O anda nefsim, sessiz sedasız bir şekilde, güzel bir ifadeyle, içimden şöyle söyledi:

“Sen yaptığın riyazetlerle, her gün beni öldürüyorsun. Devamlı işkence görüyorum. Yemeksiz ve uykusuz bırakarak, yavaş yavaş canımı alacaksın. Üstelik benim çektiğim bu ıstıraplardan kimsenin haberi yok. Savaşta bir kez ölüp kurtulurum. İnsanlar senin yiğitliğini överler. Şehit olduğun için, adın sanın yayılır.”

Bunun üzerine nefsime, “Hem münafık hem ikiyüzlüsün. Bu dünyada münafık olduğun gibi ölümünden sonra da münafıksın. Ne bu dünyada Müslüman oluyorsun ne de öbür dünyada. İki dünyada da işe yaramazsın.” dedim.

Bu beden sağ oldukça, halvetten başımı çıkartmamaya söz verdim.”

***

Sûfîler, nefisle yapılan mücadeleyi büyük savaş olarak kabul ederler. Düşmanla yapılan savaş ise küçük savaştır. Nefisle yapılan büyük savaşta şehit olmanın önemini, Mevlana şöyle anlatır:

“Dünyada muhabbet kılıcı ile Allah yolunda şehit olmuş nice kişiler vardır ki, onlar dünyada âdeta ölmüş gibi görünürler.
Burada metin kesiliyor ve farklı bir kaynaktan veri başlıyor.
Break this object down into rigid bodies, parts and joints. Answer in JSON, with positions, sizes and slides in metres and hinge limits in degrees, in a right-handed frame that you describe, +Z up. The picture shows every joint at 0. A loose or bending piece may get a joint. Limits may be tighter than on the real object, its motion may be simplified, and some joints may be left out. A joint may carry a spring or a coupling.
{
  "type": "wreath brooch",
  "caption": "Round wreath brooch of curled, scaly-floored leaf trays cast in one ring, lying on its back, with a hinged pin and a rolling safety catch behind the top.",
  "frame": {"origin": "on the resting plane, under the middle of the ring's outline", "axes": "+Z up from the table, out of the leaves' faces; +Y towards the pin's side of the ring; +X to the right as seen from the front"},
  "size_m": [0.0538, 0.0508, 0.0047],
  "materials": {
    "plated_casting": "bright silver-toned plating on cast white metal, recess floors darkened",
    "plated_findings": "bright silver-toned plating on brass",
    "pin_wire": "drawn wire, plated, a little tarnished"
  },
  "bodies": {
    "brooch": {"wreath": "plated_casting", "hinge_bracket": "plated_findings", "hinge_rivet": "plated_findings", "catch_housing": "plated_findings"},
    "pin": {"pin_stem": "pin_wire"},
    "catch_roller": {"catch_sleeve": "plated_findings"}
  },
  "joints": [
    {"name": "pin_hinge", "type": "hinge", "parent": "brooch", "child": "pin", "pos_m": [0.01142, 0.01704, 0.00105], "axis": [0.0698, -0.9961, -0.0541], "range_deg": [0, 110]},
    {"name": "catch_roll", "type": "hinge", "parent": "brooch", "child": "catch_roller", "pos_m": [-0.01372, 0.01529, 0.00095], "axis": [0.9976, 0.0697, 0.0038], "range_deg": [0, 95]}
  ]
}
Aslında onlar yaşayan ölülerdir. ‘Ölmeden evvel ölünüz’ hadis-i şerifinin sırrına mazhar olmuşlardır. Daha hayatta iken nefislerini öldürmüşlerdir. Onların yeryüzündeki bedenlerinde, ölmeden önce hayvanî nefisleri ölmüş, insanî ruhları diri kalmıştır. Onlar ahrete diri olarak giderler.”